Anger.  What is it telling me?  I have to keep my actions honest.  I have to keep conflicts centered on separating feelings from facts.  I have to try to recognize when I am responding with judgment, prejudice, privilege, superiority or defensiveness (this is no small feat!)  I have to step away and ask myself – am I being honest?  Am I being willfully hurtful?  Am I intentionally or unintentionally being manipulative?  Am I afraid?  If so, what of?  Am I speaking from truth or because I want others to think well of me?  Am I placing principles above personalities?  Am I practicing these principles in all my affairs?  Am I gossiping?  Am I feeling superior or conversely inferior?  Am I demonstrating any of these things in my behavior?  What can I do to support those I care about and love?  What can I do to be of service?  What is the next “right” action in the face of conflict?  Sometimes the answer to this last question is to be present and enjoy the snow falling outside my window and to see the beauty in its gathering on the rooftops and farther below on the ground.  Sometimes, not always, but sometimes, taking care of myself so that I can take action at a later point means doing absolutely nothing in this moment.

January 2013 – The Chrysler Building at night

Chryslar Building

A Celebration With Some Unexpected Surprises

This past weekend we spent celebrating Emma’s birthday.  For the past few months we have been planning Emma’s birthday with her.  Emma was very specific.  She asked that we spend the night in a hotel that had a swimming pool followed by a party at the same place she takes gymnastics with her brother every weekend.  We visited the hotel with Emma before booking it.  The pool was on the roof and when we visited, the saline water was at a lovely 94 degrees.  We booked the place where she wanted her party and sent out invitations.  We called the hotel ahead of time to confirm they had wi-fi and a DVD player as Em wanted to bring her favorite Charlie Brown video.  Saturday afternoon we piled into a taxi, arrived at the hotel, settled into our room, donned our bathing suits and made our way to the roof where it was windy and quite cold, but looked forward to the lovely warm water awaiting us.

Emma jumped into the water without hesitation, with Richard following.  I turned as Richard gasped in surprise.  It was the sound someone makes when the wind’s been knocked out of them.  I stared at him.  “It’s really, really cold!” Richard said in answer to my confused look.


“Uh.  Yeah.  Feel it.”

Tentatively I dipped a hand into the water.  It was not a lovely 94 degrees, it wasn’t even a tolerable 84, in fact, it seemed unlikely that it was anywhere close to being “warm”.  The outside temperature had barely climbed above 35 degrees and the wind was brisk.  Nic took one look at my face and voiced what I was thinking, “There’s no way I’m getting into that water.”  Richard, being the champ that he is, hung in there for another ten minutes before getting out, his lips having turned blue and his teeth chattering, while Emma, being impervious to cold of any kind lasted another half an hour.

It's Cold!

The beauty of Manhattan awash in the afternoon light.

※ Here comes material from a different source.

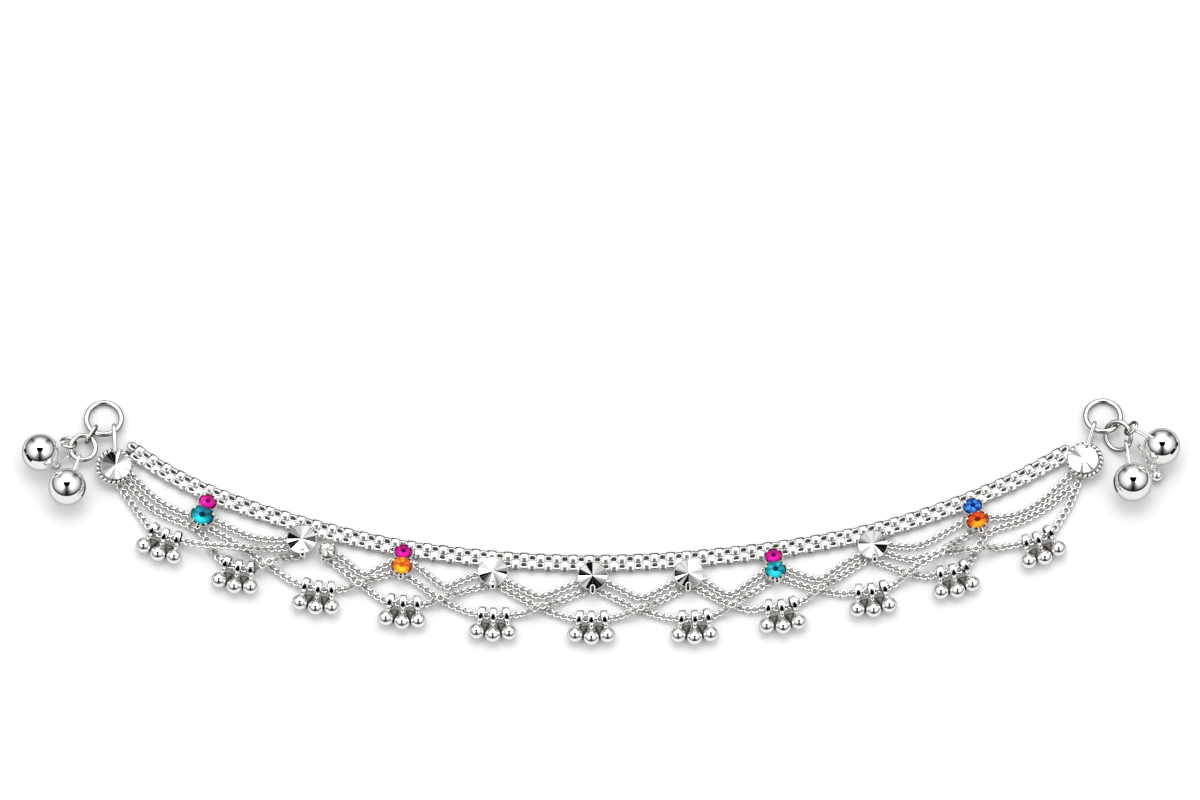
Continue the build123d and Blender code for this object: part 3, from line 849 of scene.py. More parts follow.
@dataclass(frozen=True)
class LinkChain:
    """A chain of lying links with a standing link between each two."""

    lying: Link
    standing: Link
    period: float
    roll: float = 0.0
    tip: float = 0.0
    unruly: float = 5.0
    core: float = 0.0
    core_drop: float = 0.2
    core_shade: float = 1.1
    core_step: float = 1.2
    core_end: float = 0.6

    def along(self, route: Route, across: float = 0.0, start: float = 0.0, seed: int = 0) -> list[Shape]:
        """Links all along a route, over a dark core of painted shade that shows through them.

        Args:
            route: the chain's middle.
            across: how far to the left of the route the row runs.
            start: where the first link is, as a share of a period.
            seed: which of the small irregularities it has.

        Returns:
            The links and their core.
        """
        lying, standing = self.lying.shape(), self.standing.shape()
        chance = random.Random(seed)
        periods = max(1, round((route.length - self.lying.length) / self.period))
        half = (route.length - self.lying.length) / periods / 2
        made = []
        for number in range(2 * periods + 1):
            distance = self.lying.length / 2 + number * half + start * 2 * half
            if distance > route.length - self.standing.length / 2:
                break
            heading = route.heading(distance)
            left = UP.cross(heading).normalized()
            upright = heading.cross(left)
            stands = number % 2 == 1
            roll = math.radians(self.roll + 90 * stands + chance.uniform(-self.unruly, self.unruly))
            normal = upright * math.cos(roll) + left * math.sin(roll)
            if not stands:
                normal = normal + heading * math.tan(math.radians(self.tip))
            link = standing if stands else lying
            made.append(link.moved(placed(route.at(distance) + left * across, heading, normal)))
        if self.core:
            made.append(self.core_along(route, across))
        return made

    def core_along(self, route: Route, across: float) -> Shape:
        """A dark wire inside the chain: painted shade that shows between the links.

        Args:
            route: the chain's middle.
            across: how far to the left of the route it runs.

        Returns:
            The core.
        """
        steps = max(4, int(route.length / self.core_step))
        path = []
        for distance in np.linspace(self.core_end, route.length - self.core_end, steps):
            left = UP.cross(route.heading(distance)).normalized()
            path.append(route.at(distance) + left * across - UP * self.core_drop)
        return wire_run(path, self.core, self.core_shade)


@dataclass
class Band:
    """The wide band: two rows of links side by side, the second half a period on."""

    chain: LinkChain = LinkChain(
        Link(2.75, 2.0, 0.87, 1.0, 9, 16), Link(2.45, 1.62, 0.6, 3.7, 9, 20), 3.74, unruly=2.5, core=0.34,
        core_shade=1.65)
    row_shift: float = 0.88

    def build(self, shop: Workshop) -> None:
        """Makes the band.

        Args:
            shop: what makes the pieces.
        """
        route = Route([(x, y, BAND_THICK / 2 + ROOM) for x, y in BAND_ROUTE])
        far = joined(self.chain.along(route, self.row_shift, 0.0, 1)).shaded_by_facing(0.7, 0.2, 0.1)
        near = joined(self.chain.along(route, -self.row_shift, 0.5, 2)).shaded_by_facing(0.7, 0.2, 0.3)
        shop.piece("band_links", joined([far, near]), LINKS, ["band_chain"])


@dataclass
class FineChains:
    """The short swags and the chains that carry the bells."""

    chain: LinkChain = LinkChain(
        Link(2.0, 1.98, 0.46, 1.0, 8, 10), Link(1.0, 1.6, 0.34, 1.4, 6, 8), 1.68, roll=8.0, tip=6.0, core=0.3,
        core_drop=0.35)
    reach: float = 1.7

    def build(self, shop: Workshop) -> None:
        """Makes every fine chain.

        Args:
            shop: what makes the pieces.
        """
        swags = [Route([(*point, LOW) for point in swag], self.reach) for swag in SHORT_SWAGS]
        self.along(shop, swags, "short_swag_links", "short_swags", 20)
        for number in range(len(CHAINS)):
            tag = f"{number + 1:02d}"
            route = bell_route(number, self.reach)
            self.along(shop, [route], f"bell_chain_links_{tag}", f"bell_chain_{tag}", 40 + number)

    def along(self, shop: Workshop, routes: Sequence[Route], name: str, node: str, seed: int) -> None:
        """Makes one piece of links along its routes."""
        links = [link for index, route in enumerate(routes) for link in self.chain.along(route, seed=seed + index)]
        shop.piece(name, joined(links).shaded_by_facing(0.75, 0.25, 0.45), FINE_LINKS, [node])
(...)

Taken from the hotel roof’s pool.


Framed Sky – Taken from the hotel’s roof while Em and Richard swam

Framed Sky

The hotel assured us the pool would be warmer by the following day, so we promised to come back the next morning for a longer swim.  Our evening was lovely, the children had a blast, and the next morning, after a wonderful breakfast we headed back up to the pool.  This time Emma did not immediately jump in, but felt the water with her toe.  It was a little warmer, though not much, but despite its cold temperature we resolved to bite the bullet and swim anyway if Emma chose to jump in.  Eventually she did and was delighted when the rest of us followed her.  It was cold, very, very cold, but it was also beautiful up on that roof, with the sun shining and the gorgeous view of Manhattan spread out before us.  We swam laps and splashed and played and Emma had a wonderful time.  When we finally got out of the water, dried off and put on our fluffy robes, we snuggled together on an enormous wicker chair, Richard called “the egg”.

Nic and I in the “egg”

In the egg

Later that afternoon we went to the gym where we celebrated Emma’s birthday with half a dozen other children whom she’d specifically asked to have invited.

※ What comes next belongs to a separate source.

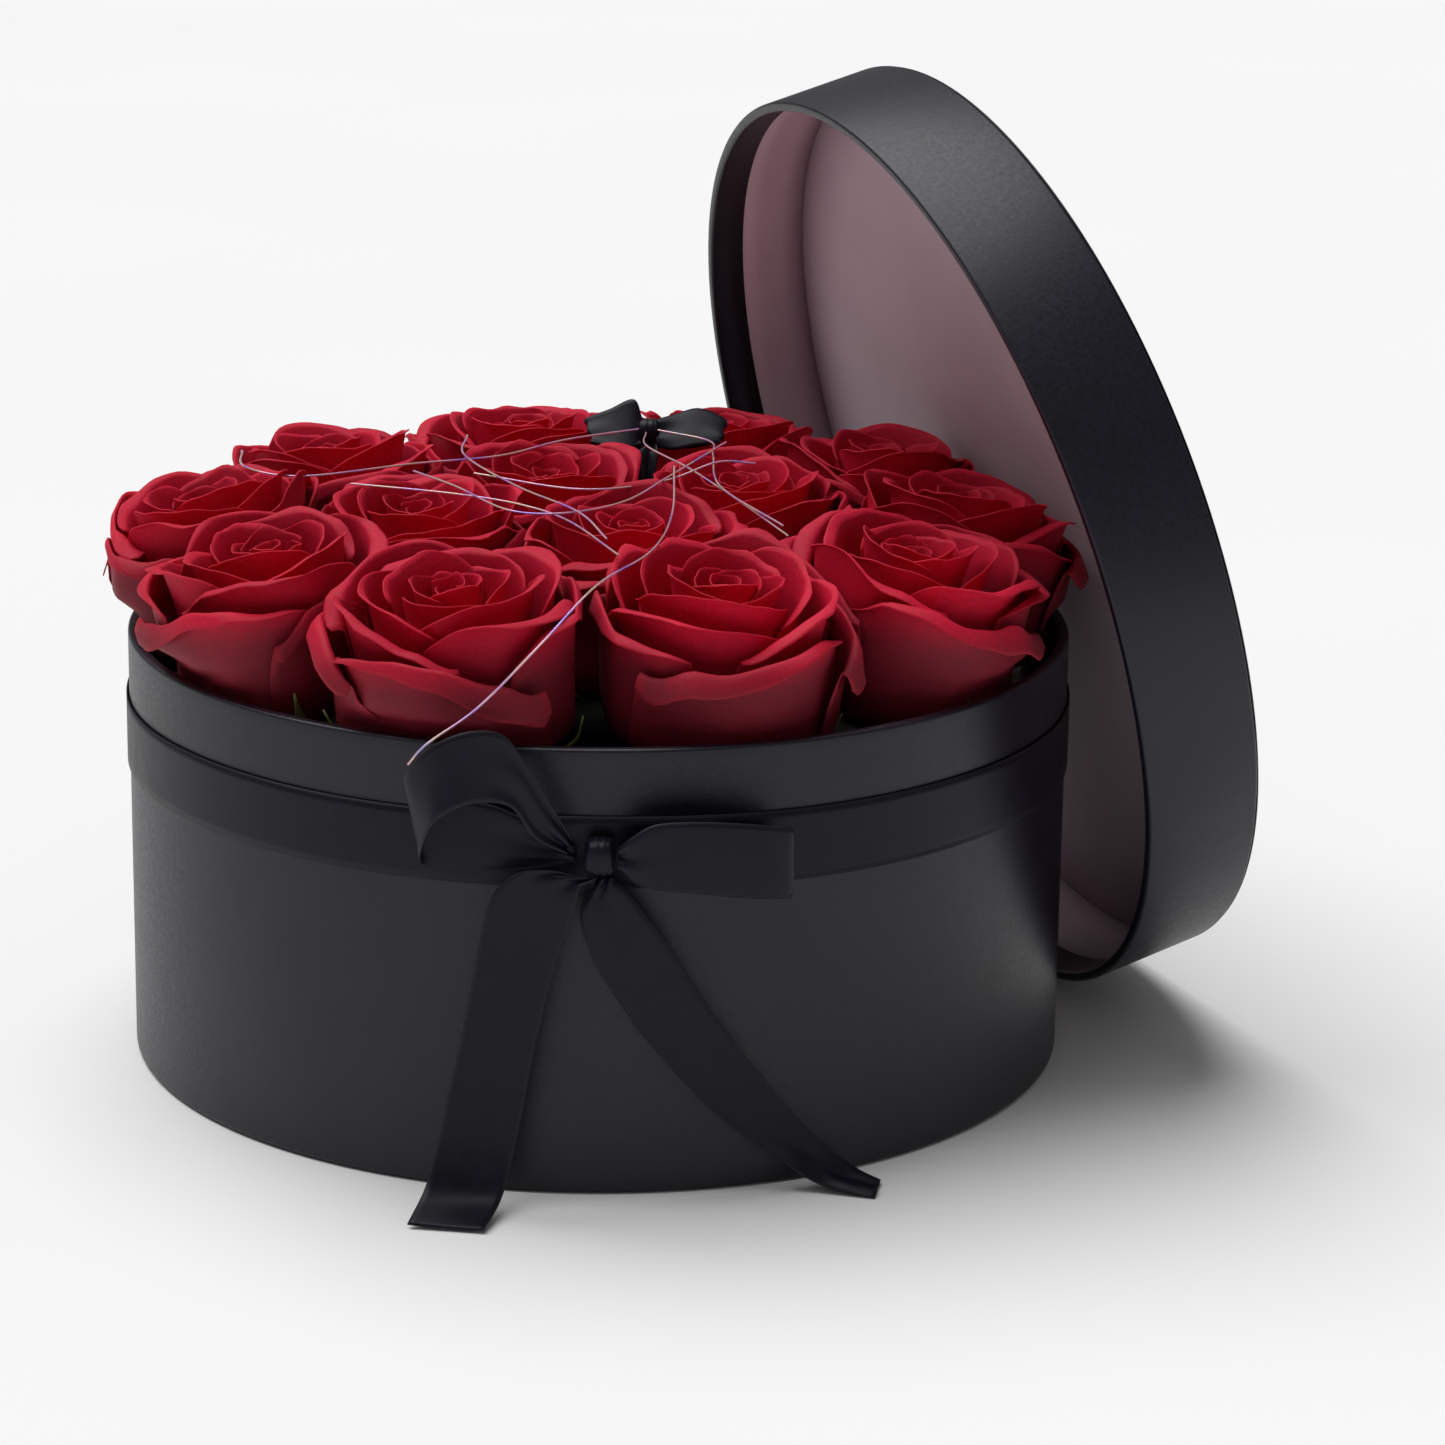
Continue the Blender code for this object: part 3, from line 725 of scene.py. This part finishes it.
def squeeze(points, own):
    """Presses a rose's points in where its neighbours, the box's wall and the lid leave less room."""
    pressed = points.copy()
    for other in range(len(ROSES)):
        if other == own:
            continue
        mine = axis_at(own, pressed[:, 2])
        gap = axis_at(other, pressed[:, 2]) - mine
        distance = np.linalg.norm(gap, axis=1)
        toward = gap / distance[:, None]
        out = ((pressed[:, :2] - mine) * toward).sum(axis=1)
        new = pressed_in(out, distance / 2 - ROSE_GAP, REACH)
        pressed[:, :2] += toward * (new - out)[:, None]

    start = np.linalg.norm(axis_at(own, pressed[:, 2]), axis=1)
    spread = np.linalg.norm(pressed[:, :2], axis=1)
    above = np.clip((pressed[:, 2] - BOX_HEIGHT - OVERHANG_START) / OVERHANG_RISE, 0, 1)
    limit = INSIDE_RADIUS - WALL_GAP + OVERHANG * above**2 * (3 - 2 * above)
    new = pressed_in(spread, limit, start + REACH)
    pressed[:, :2] *= (new / np.maximum(spread, 1e-6))[:, None]

    base, direction = ROSES[own]
    room = LID_DEPTH - LID_GAP
    depth = (pressed - LID_RIM) @ LID_AXIS
    axis_depth = (base + direction * FULL_HEAD - LID_RIM) @ LID_AXIS
    new = pressed_in(depth, room, axis_depth + REACH)
    pressed += LID_AXIS * (new - depth)[:, None]
    around = pressed - LID_RIM - new[:, None] * LID_AXIS
    spread = np.linalg.norm(around, axis=1)
    ring = LID_RADIUS - LID_WALL - 0.8 * MM
    over = np.where((new > -RIM_ZONE) & (spread > ring), spread - ring, 0)
    pressed -= around / spread[:, None] * over[:, None]
    return pressed


def rose_frame(own):
    """Matrix columns: the rose's own X and Y, and Z up its stem."""
    direction = ROSES[own][1]
    x = unit(np.cross(direction, (0.0, 0.0, 1.0)) + np.array([1e-6, 0, 0]))
    if abs(direction[2]) > 0.9999:
        x = np.array([1.0, 0.0, 0.0])
    y = np.cross(direction, x)
    return np.stack([x, y, direction], axis=1)


def to_world(points, own):
    """Points in mm in a rose's own frame, in metres in the frame's axes."""
    return ROSES[own][0] + (points * MM) @ rose_frame(own).T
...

Over the years we have learned to involve Emma in every aspect of planning her birthday, doing what she requests as much as possible.  Despite some unexpected surprises we have gotten better and better at giving her what she wants rather than what we think she might want.  And over the years we get it right more and more.

Em with her string and her new book – Landon Bryce’s “I Love Being My Own Autistic Self!”




When I climbed the stairs out of the subway this morning and began heading west to my studio, fog completely obscured the Manhattan skyline.  I’m no stranger to fog, whether metaphorical or actual.  In northern California where I grew up, fog was a constant.  Each morning the fog would cover the mountains near our house, but by 11:00AM it would have lifted.  I feel a certain nostalgia for fog.  As I walked the four blocks to my studio this morning I thought about how, when we can’t see something we often assume it isn’t there or what we assume is there, actually isn’t.   Had I not known fog was covering an entire thriving metropolis called Manhattan, I would not have been able to imagine it.  That’s the beauty of fog, it usually lifts and when it does, it often reveals surprising things.

This has been my experience with my daughter and autism.  Autism was, for a great many years, like the fog, obscuring the child within.  I kept trying to lift the fog, thinking that if I could do so, I would “find” my daughter.  Then I began to realize the “fog” was my thinking.  The way I thought about autism was obscuring my daughter.   My daughter has always been there, just like Manhattan is and when the fog lifts I can see her in all her magnificent glory.